Created attachment 194992 [details] sample document Open new writer document Make number list as below 1.あああ 2.いいい 3.ううう Set symbols of list to Multibyte number "1,2,3..." 1.あああ 2.いいい 3.ううう When inserting singlebyte alphanumeric characters at the beginning of the list content, the digits of the symbols become single-byte characters.(See a sample document) 1.1あああ 2.いいい 3.aううう And,It is unclear if it is the same issue, but the symbols in the numbered list settings dialog also appear to be half-width digits.(See a screen shot)
Created attachment 194993 [details] Screen shot of symbol preview in dialogue
What I see in the attachment: 1. Place cursor before number 4: the font is 游明朝 (I don't have it, so is substituted by something else), which is the Asian font of the "Numbering Symbol" character style used in Format > Bullets and Numbering > Customize. 2. Place the cursor at the beginning of item's text (i.e. before "えええ") 3. Type some English character e.g. "a" Result: The numbering font for this item (4) switches to Alef, which is the Western font for the "Numbering Symbol" character style. 4. Type Japanese again at the beginning of the line Result: numbering font reverts back to character style's Asian font. Can you please confirm that this is the issue you describe?
I am not the bug reporter but here are my two cents as a CJK user: (In reply to Stéphane Guillou (stragu) from comment #2) > Can you please confirm that this is the issue you describe? The fundamental issue is not changes of fonts between western ones and Asian ones, but the characters used for the list numbering. 1, 2, 3, ... are the ordinary digits, Unicode 0x0030 to 0x0039. 1, 2, 3, ... are so-called "full-width" [1] digits used by CJK encodings, Unicode 0xFF10 to 0xFF19. Most CJK fonts have both sets of characters, and the second set are usually much wider than the first set, to match the width of kanji/hanzi/Han characters. I can more or less reproduce the report, as the list numbering switches between the half-width and full-width (the reporter call them single-byte and multi-byte in the original report) sets when I explicitly choose the full-width numbering, and type half-width digits or latin letters immediately after the numbering. You can set both the western font and the Asian font of the document as a single CJK font (the open source Noto Sans CJK / Source Han Sans will do) and see the difference more clearly. 1. https://help.libreoffice.org/latest/en-US/text/shared/00/00000005.html?DbPAR=SHARED#bm_id911622865848718
Thanks for the explanation. I'll let Jonathan help with this one as I'm out of my depth.
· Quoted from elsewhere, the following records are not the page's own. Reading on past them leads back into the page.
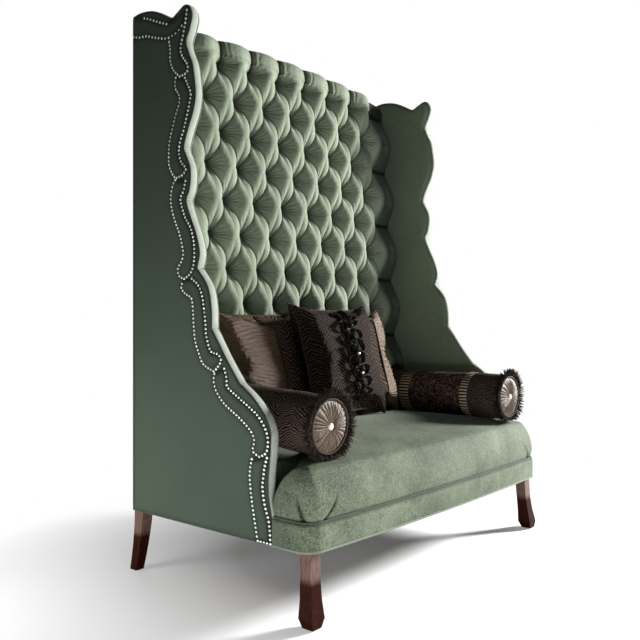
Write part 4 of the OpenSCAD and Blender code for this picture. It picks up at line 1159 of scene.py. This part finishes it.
x, z = np.meshgrid(*[np.linspace(-1, 1, CUSHION_N + 1)] * 2, indexing="ij")
front = np.stack([x * CUT_HALF, -0.028 * ((1 - x ** 2) * (1 - z ** 2)) ** 0.6, z * CUT_HALF], -1)
front_numbers, rear_numbers, faces = sewn_numbers(CUSHION_N + 1)
points = sewn(front, front * [1, -1, 1])
points = blown_up(points, faces)
points = points * ([CUSHION_W, CUSHION_T, CUSHION_W] / (points.max(0) - points.min(0)))
cushion_front, cushion_rear = [finer(points[numbers], 3) for numbers in (front_numbers, rear_numbers)]
print("cushion:", cushion_front.shape, "thick", round(float(np.ptp(cushion_front[..., 1])), 4))

# %% [markdown]
# ## A dressed cushion
# The outer two cushions have a side of gathered satin, with a cord on the seam. Each cushion is
# a copy of the blown form. It gets soft lumps, puckers along its rim, and on the satin small
# waves that run across it, which are the gathers.

# %% One dressed cushion
LEAN = math.radians(15.5)
CLOTH_HALF = 0.21
cushion_at = np.linspace(-CLOTH_HALF, CLOTH_HALF, len(cushion_front))
CA, CB = np.meshgrid(cushion_at, cushion_at, indexing="ij")


def leaned(points, x, y, z):
    """Points of an upright cushion, leaned back and put in place."""
    p = np.asarray(points, float)
    return np.stack([p[..., 0] + x, p[..., 1] * math.cos(LEAN) + p[..., 2] * math.sin(LEAN) + y,
                     -p[..., 1] * math.sin(LEAN) + p[..., 2] * math.cos(LEAN) + z], -1)


def boundary(z, at, side):
    """Where the satin of a cushion ends: a line that bows across the middle."""
    return at - 0.03 * side * (1 - (z / CLOTH_HALF) ** 2)


def ruche(side, at):
    """The gathers of the satin on one side of the boundary."""
    fine = np.sin(2 * math.pi * CB / 0.0135 + 5.5 * wander(np.stack([CA * 0.7, CB], -1), 22, 4))
    finest = np.sin(2 * math.pi * CB / 0.0082 + 7 * wander(np.stack([CA * 0.6, CB], -1), 30, 6))
    return (fine + 0.6 * finest) * np.clip((CA - boundary(CB, at, side)) * side / 0.01, 0, 1)


def cushion(name, place, finish, side=0, at=0.0, ruching=0.0, side_finish=None):
    """One cushion in its place; side is -1 or 1 where a side of it is satin."""
    rim = np.minimum(CLOTH_HALF - np.abs(CA), CLOTH_HALF - np.abs(CB))
    along_rim = np.where(np.abs(CA) > np.abs(CB), CB, CA)
    puckers = np.sin(along_rim * 2 * math.pi / 0.019) * np.exp(-rim / 0.022) * 0.0016
    sheets = []
    for sheet, way in ((cushion_front, -1), (cushion_rear, 1)):
        lumps = wander(np.stack([CA, CB, CA * 0 + way], -1), 30, 7 + len(name)) * 0.0022
        proud = lumps * np.clip(rim / 0.06, 0, 1) + puckers * np.clip(rim / 0.006, 0, 1)
        if side:
            proud = proud + ruche(side, at) * ruching * np.clip(rim / 0.004, 0, 1)
        sheets.append(sheet + way * proud[..., None] * [0, 1, 0])
    uv = sewn(*[np.stack([CA, CB], -1)] * 2)
    faces = sewn_numbers(len(CA))[2]
    body = name.replace("_velvet", "")
    made = piece(name, leaned(sewn(*sheets), *place), faces, finish, body=body, replaces=(body,),
                 uv=uv)
    if side:
        made.data.materials.append(side_finish)
        centre = uv[faces].mean(1)
        chosen = (centre[:, 0] - boundary(centre[:, 1], at, side)) * side > 0
        made.data.polygons.foreach_set("material_index", chosen.astype(np.int32))


print("cushions lean by", round(math.degrees(LEAN), 1), "degrees")

# %% [markdown]
# ## The three cushions in place
# Two cushions lean on the back and a third stands before them. Their places come from the
# construction model: each rests on the crown of the seat.

# %% Three cushions
SATIN_AT = {"left": 0.0, "right": 0.10}
rear_z = SEAM_Z + SEAT_H * 0.909 + CUSHION_W / 2 * math.cos(LEAN)
middle_z = SEAM_Z + SEAT_H * 1.004 + CUSHION_W / 2 * math.cos(LEAN)
left_place = (-0.335, from_back(0.2495), rear_z)
right_place = (0.180, from_back(0.2495), rear_z)
middle_place = (-0.060, from_back(0.360), middle_z)
cushion("left_cushion_velvet", left_place, cocoa, -1, SATIN_AT["left"], 0.0010, tan_satin)
cushion("right_cushion_velvet", right_place, cocoa, 1, SATIN_AT["right"], 0.0026, pale_ruche)
cushion("middle_cushion_velvet", middle_place, cocoa_middle)
print("three cushions")

# %% [markdown]
# ## Cords of the cushions
# A twisted cord is sewn into the rim of each cushion and on the seam of each satin side. It
# follows the blown form, so it lies on it everywhere, and its swelling stands for the twist.

# %% Cushion cords
RIM_CORD_R, SEAM_CORD_R, TWIST = 0.0030, 0.0033, 0.5


def on_cushion(x, z, lift):
    """The front of the cushion at x and z, raised off it by lift."""
    i, j = [np.interp(v, cushion_at, np.arange(len(cushion_at))) for v in (x, z)]
    i0, j0 = [np.minimum(v.astype(int), len(cushion_at) - 2) for v in (i, j)]
    fi, fj = (i - i0)[..., None], (j - j0)[..., None]
    low, high = [cushion_front[i0, jk] * (1 - fi) + cushion_front[i0 + 1, jk] * fi for jk in (j0, j0 + 1)]
    return low * (1 - fj) + high * fj + np.array([0, -1, 0]) * np.asarray(lift)[..., None]


def twisted_cord(path, radius):
    return cord_mesh(path, radius, 6, TWIST, 1 + 0.13 * np.sin(np.arange(len(path)) * 2.1))


rim_loop = np.concatenate([cushion_front[:, 0], cushion_front[-1, 1:], cushion_front[-2::-1, -1],
                           cushion_front[0, -2:0:-1]])
rim_loop = evenly(np.concatenate([rim_loop, rim_loop[:1]]), 0.004)
seam_z = np.linspace(-0.205, 0.205, 120)
for name, place, side in (("left", left_place, -1), ("middle", middle_place, 0), ("right", right_place, 1)):
    parts = [twisted_cord(leaned(rim_loop, *place), RIM_CORD_R)]
    if side:
        seam = on_cushion(boundary(seam_z, SATIN_AT[name], side), seam_z, np.full(len(seam_z), 0.0015))
        parts.append(twisted_cord(leaned(seam, *place), SEAM_CORD_R))
    points, faces = merged(parts)
    piece(f"{name}_cushion_cord", points, faces, cord_satin, body=f"{name}_cushion",
          uv=points[:, [0, 2]])
print("cord round a cushion:", len(rim_loop), "steps")

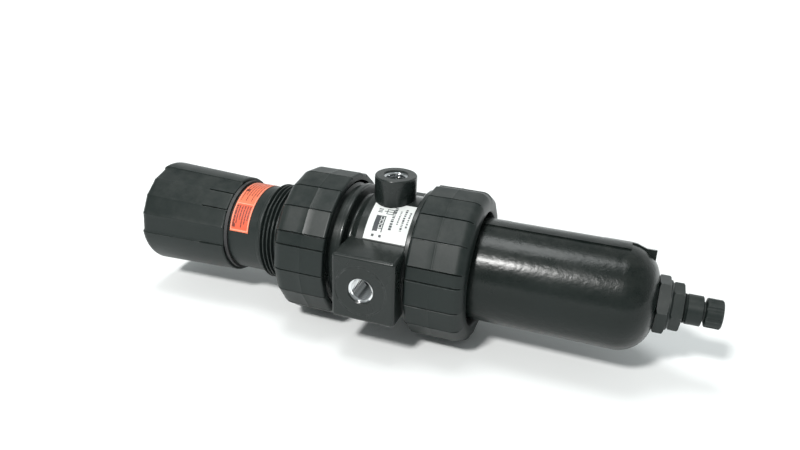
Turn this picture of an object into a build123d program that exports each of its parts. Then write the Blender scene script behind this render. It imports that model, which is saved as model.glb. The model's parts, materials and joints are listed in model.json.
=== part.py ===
"""Inline compressed-air pressure regulator with a filter bowl, lying on its clamp collars.

Millimetres.  The main axis runs along X: adjusting knob at -X, drain at +X.
Inlet and outlet face -Y and +Y, the gauge port faces +Z.  Angles about the main
axis start at +Y and grow towards +Z.
"""
import os
from math import cos, radians, sin

from build123d import *

AXIS_Z = 36.0           # height of the main axis above the surface it lies on
RUN = 0.05              # radial clearance of a shaft in its hole
GAP = 0.3               # clearance between pieces that move past each other

PORT_X = -9.3           # plane of the inlet, outlet and gauge ports
PORT_FACE = 42.0        # from the axis to each port face
PORT_BORE = 5.9         # radius of the quarter-inch pipe thread
PORT_DEPTH = 17.0
GAUGE_TOP = 40.3        # from the axis to the top of the gauge boss
DRUM_R = 29.0
SPIGOT_R = 31.2         # crest radius of the collar threads on the casting

COLLAR_LEN = 26.6
COLLAR_FLAT = 35.5      # from the axis to each facet
COLLAR_CROWN = 36.0     # the corners between facets are rounded to this
COLLAR_LIP = 27.0       # bore of the retaining lip
LEFT_COLLAR_X = -30.95  # flat face of the bonnet collar
RIGHT_COLLAR_X = 8.25   # flat face of the bowl collar

NECK_R = 22.0
NECK_THREAD_R = 24.2
CHAMBER_R = 17.5        # spring chamber
KNOB_X0, KNOB_X1 = -139.25, -91.25
KNOB_R0, KNOB_R1 = 26.25, 24.4
FLAT_R0, FLAT_R1 = 25.4, 23.7   # corners between the flats of the grip

BOWL_R = 23.8
BOWL_BORE = 21.8
DOME_X = 97.6           # where the straight wall meets the domed end
DOME_KNUCKLE = 15.0
BOWL_END = DOME_X + DOME_KNUCKLE

AXIS = Axis((0, 0, AXIS_Z), (1, 0, 0))
SECTION = Plane(origin=(0, 0, AXIS_Z), x_dir=(1, 0, 0), z_dir=(0, -1, 0))


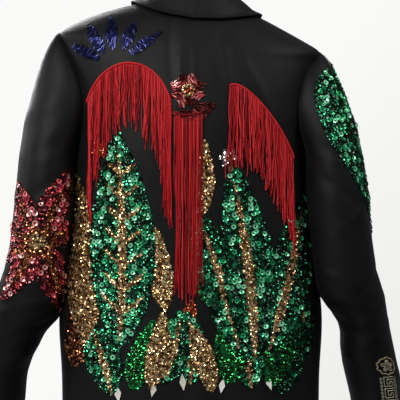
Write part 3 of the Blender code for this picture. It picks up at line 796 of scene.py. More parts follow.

I was able to reproduce the issue. I've also manually verified that Unicode DIGITs are used instead of the intended FULLWIDTH DIGITs when the line starts with a Latin character. Besides aesthetic concerns, I think we shouldn't overrule a user who has explicitly chosen the full-width number format. We already have the "Native Numbering" format for users who do want numbering to be reactive to the following text, and among the rest this seems like an outlier. We don't perform this conversion for any of the ideographic, RTL, or CTL formats, for example; it's only this one. I'm not certain, but from briefly looking at the code I also suspect this behavior isn't intentional. Based on the above, I'm confirming this bug.